Edmundson seems more solid defensively than Chiarot, Matheson provides more offense than Romanov but lacks the physical play while, for me, Schueneman vs Kulak is a saw-off. Harris in a clear improvement over Clague.
Outlook: The left side of the Canadiens defense looks like it has the potential for more offense than last year’s group. They do give up something in the physical play department but at times, both Chiarot and Romanov were caught trying to do too much. Look for a modest improvement that could be a substantial improvement if Harris and Kaiden Guhle prove they are ready for the NHL
David Savard and Chris Wideman return to the right side and, at the moment, Justin Barron is the leading candidate for the open position on RD.
Barron cannot be expected to play at the level that Petry did for the last half of the season but he can easily play as well as Petry did during the first half of the season. That makes it a tough comparison. If the Canadiens can somewhat shelter Barron’s minutes and allow him to develop, the team may not have taken as big a step backward as first appears.
Outlook: Over the course of a full season the right side of the Canadiens’ defense, as it now stands, is not as good as last year. A player with the skating ability of Jordan Harris may be able to flip from side to side, sometimes spelling off Schueneman and sometimes spelling off Barron with all three playing about the same amount of games over the season. Otto Leskinen could also be a candidate to fill that role.
Nick Suzuki, Christian Dvorak and Jake Evans are all signed for next year while recent addition, Kirby Dach, pencils in as Ryan Poehling’s replacement.
Suzuki should continue to improve, Dvorak was playing well at season’s end after a rough start and Jake Evans has been steady. Dach has the potential to be an improvement over Poehling.
Outlook: Depending on how well Dach can perform the Canadiens should be stronger up the middle than they were last year.

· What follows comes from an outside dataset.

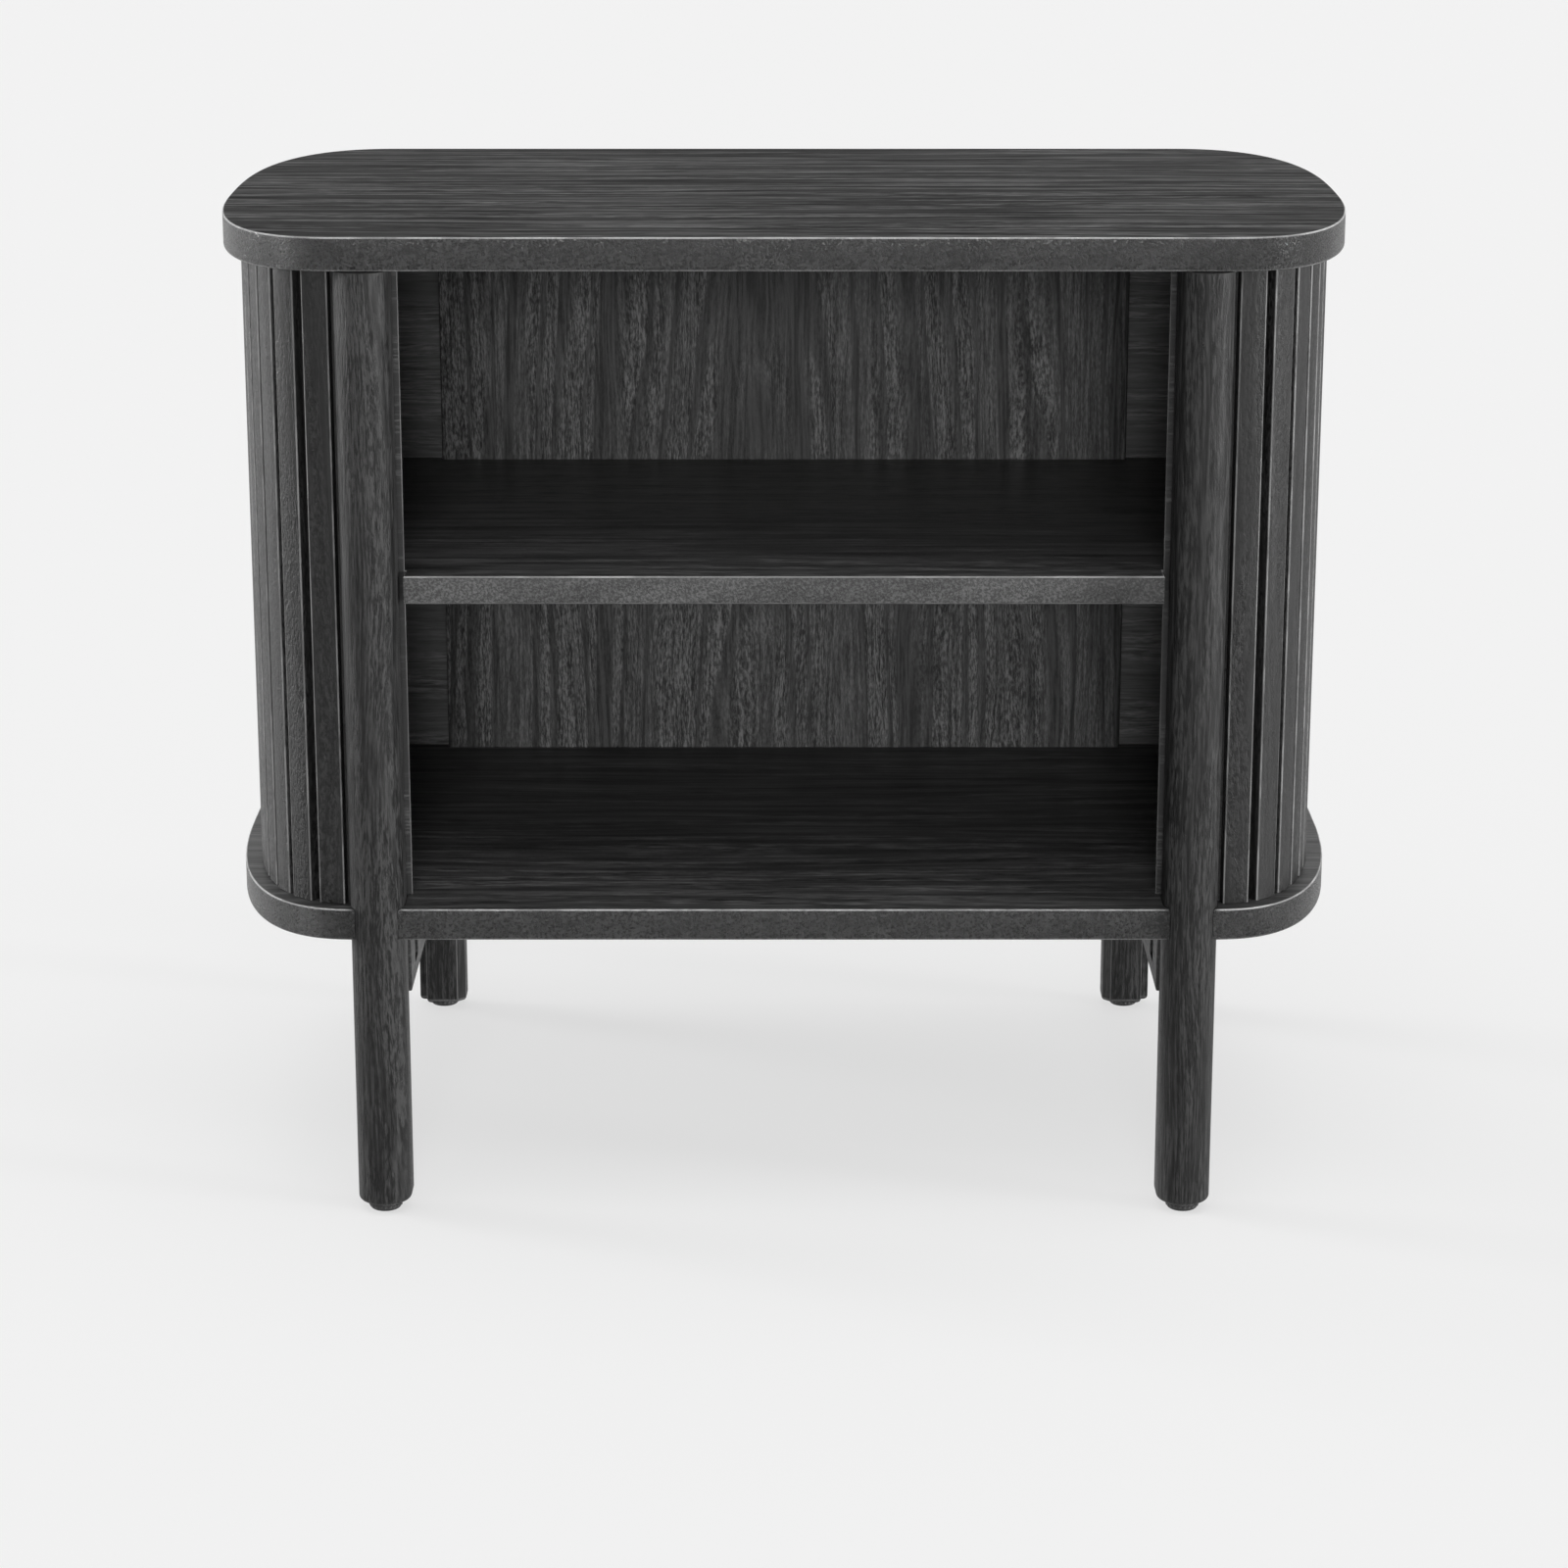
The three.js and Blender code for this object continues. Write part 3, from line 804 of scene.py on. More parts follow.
@dataclass(frozen=True)
class Dowel:
    """Plain beech with fine flecks."""

    name: str = "beech"
    dark: Point3 = (0.33, 0.19, 0.09)
    plain: Point3 = (0.50, 0.32, 0.17)
    light: Point3 = (0.60, 0.41, 0.24)
    fleck_scale: Point3 = (900.0, 900.0, 120.0)
    band_scale: Point3 = (180.0, 180.0, 12.0)
    flecks: float = 0.45
    roughness: Point = (0.55, 0.72)
    relief: float = 0.08

    def build(self) -> Material:
        """Makes the material.

        Returns:
            The material.
        """
        g = Graph(self.name)
        fleck = g.noise(g.place, self.fleck_scale)
        band = g.noise(g.place, self.band_scale, 4)
        value = g.plus(g.math("MULTIPLY", fleck, self.flecks), band, 1 - self.flecks)
        g.bump(fleck, self.relief)
        return g.shade(g.ramp(value, (0.3, self.dark), (0.55, self.plain), (0.75, self.light)),
                       g.spread(fleck, *NOISE_RANGE, *self.roughness))


@dataclass(frozen=True)
class ZincSteel:
    """Bright zinc plating on a turned steel part, faintly clouded."""

    name: str = "zinc_steel"
    dark: Point3 = (0.40, 0.41, 0.42)
    light: Point3 = (0.58, 0.58, 0.57)
    cloud_scale: float = 420.0
    tool_scale: Point3 = (300.0, 300.0, 5200.0)
    roughness: Point = (0.28, 0.45)
    relief: float = 0.02

    def build(self) -> Material:
        """Makes the material.

        Returns:
            The material.
        """
        g = Graph(self.name)
        cloud = g.noise(g.place, self.cloud_scale, 4)
        g.bump(g.noise(g.place, self.tool_scale, 2), self.relief)
        return g.shade(g.ramp(cloud, (0.3, self.dark), (0.7, self.light)),
                       g.spread(cloud, *NOISE_RANGE, *self.roughness), metallic=1.0)


@dataclass(frozen=True)
class MouldedPlastic:
    """Black moulded plastic with a fine spark-eroded texture."""

    name: str = "moulded_plastic"
    tones: Point = (0.0096, 0.018)
    speck_scale: float = 3200.0
    cloud_scale: float = 130.0
    roughness: Point = (0.42, 0.58)
    specular: float = 0.4
    relief: float = 0.03

    def build(self) -> Material:
        """Makes the material.

        Returns:
            The material.
        """
        g = Graph(self.name)
        speck = g.noise(g.place, self.speck_scale, 2)
        cloud = g.noise(g.place, self.cloud_scale)
        dark, light = self.tones
        g.bump(speck, self.relief)
        return g.shade(g.ramp(cloud, (0.3, grey(dark)), (0.7, grey(light))),
                       g.spread(speck, *NOISE_RANGE, *self.roughness), self.specular)


def dress(piece: Piece, material: Material) -> None:
    """Gives a piece or a CAD node one material, in place of those it has.

    Args:
        piece: The piece or node.
        material: Its new material.
    """
    if not piece.material_slots:
        piece.data.materials.append(material)
    for slot in piece.material_slots:
        slot.material = material


def finished(piece: Piece, material: Material, node: str, body: str = CABINET) -> Piece:
    """Dresses a piece, sets it on its body and says what it stands for.

    Args:
        piece: The piece.
        material: Its material.
        node: The CAD node that it stands for.
        body: The body that it rides on.

    Returns:
        The same piece.
    """
    piece.data.materials.clear()
    dress(piece, material)
    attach(piece, body)
    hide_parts(node)
    log.info("%s: %d faces on %s, for %s", piece.name, len(piece.data.polygons), body, node)
    return piece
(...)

Depth, in the event of injury, remains thin but Rem Pitick filled in there from time to time last year.
Cole Caufield had success at LW last year and because that is on Nick Suzuki’s strong side it is not unreasonable to expect him to play there again this year. All of the other LWs are returning except Artturi Lehkonen.
One wildcard is Jonathan Drouin. After Caufield he was the top point producer on the left side measured by point per game but his season, like many others, was impacted by a terrible start under Dominic Ducharme and ended with a wrist injury. A healthy Drouin could thrive under the tutelage of Martin St. Louis.
Hoffman, Pitlick, Pezzetta and Byron should all be able to equal their respective performances from last year, which brings us to Lehkonen. It’s a huge hole to fill but there is a huge prospect waiting for the opportunity. His name is Juraj Slafkovsky.
Outlook: While one or more of these players seem likely to be moved out, it’s hard not be optimistic about the LW position for the upcoming season. Organizational depth includes Emil Heineman and Rafael Harvey Pinard. This, along with LD, could be the deepest position on the team.
Returnees include Josh Anderson, Brendan Gallagher and Joel Armia, all of whom disappointed at various points during the season. Evegeni Dadonov steps in for Tyler Toffoli while Jesse Ylonen is waiting in the wings.
Surely Anderson, Gallagher and Armia can bring more than they showed last year while Dadonov may fit in better than Toffoli with the up-tempo style preferred by St Louis. Ylonen seems to have the exact skill set that the Canadiens are looking for – terrific skating, great vision and hockey sense, an excellent shot and defensively responsible play. But it hasn’t shown up on the score sheet to any great extent, even at the AHL level.
Outlook: The right wing position on the Canadiens should be better than last year if for no other reason than it couldn’t be as bad. If Dadonov can find some chemistry with his new line mates and Ylonen can prove he deserves to play, right wing should be significantly better and faster than last year.
Every team needs depth to cover for the inevitable injuries or illnesses that strike a team every year. Gone from last year are Laurent Dauphin, Mathieu Perreault, Cedric Paquette, Tyler Pitlick and Sami Niku. Potential replacements are Nate Schnarr, Emil Heineman, Rafael Harvey-Pinard, Joel Teasdale and Kaiden Guhle.
Other potential candidates include Madison Bowey, Arber Xhekaj, Gianni Fairbrother, Mitchell Stephens, Alex Belzile and Anthony Richard. Cayden Primeau returns as the first call-up candidate in goal.
Outlook: The candidates for deph positions the Canadiens appears to be solid and well… deep.
Going into the season the Canadiens look to be stronger or more settled at every position other than right defense. Given the lack of talent available at that position it seems unlikely that a full replacement for Jeff Petry will be found.
The good news is that the team is younger than they were at the start of last season and should improve rather than regress over time. Habs fans are likely to see effort and enthusiasm along with mistakes that the coaching staff can use as teaching points rather than as a reason to punish their young charges.
Keep an eye on those positions where the team has an excess of talent (left wing) and those positions where the roster is thin on talent or agent (right defense and right wing) for potential roster moves.
As training camp approaches there will undoubtedly by more personnel moves that will change this comparison – perhaps dramatically. Whatever happens, there is a lot to be excited about.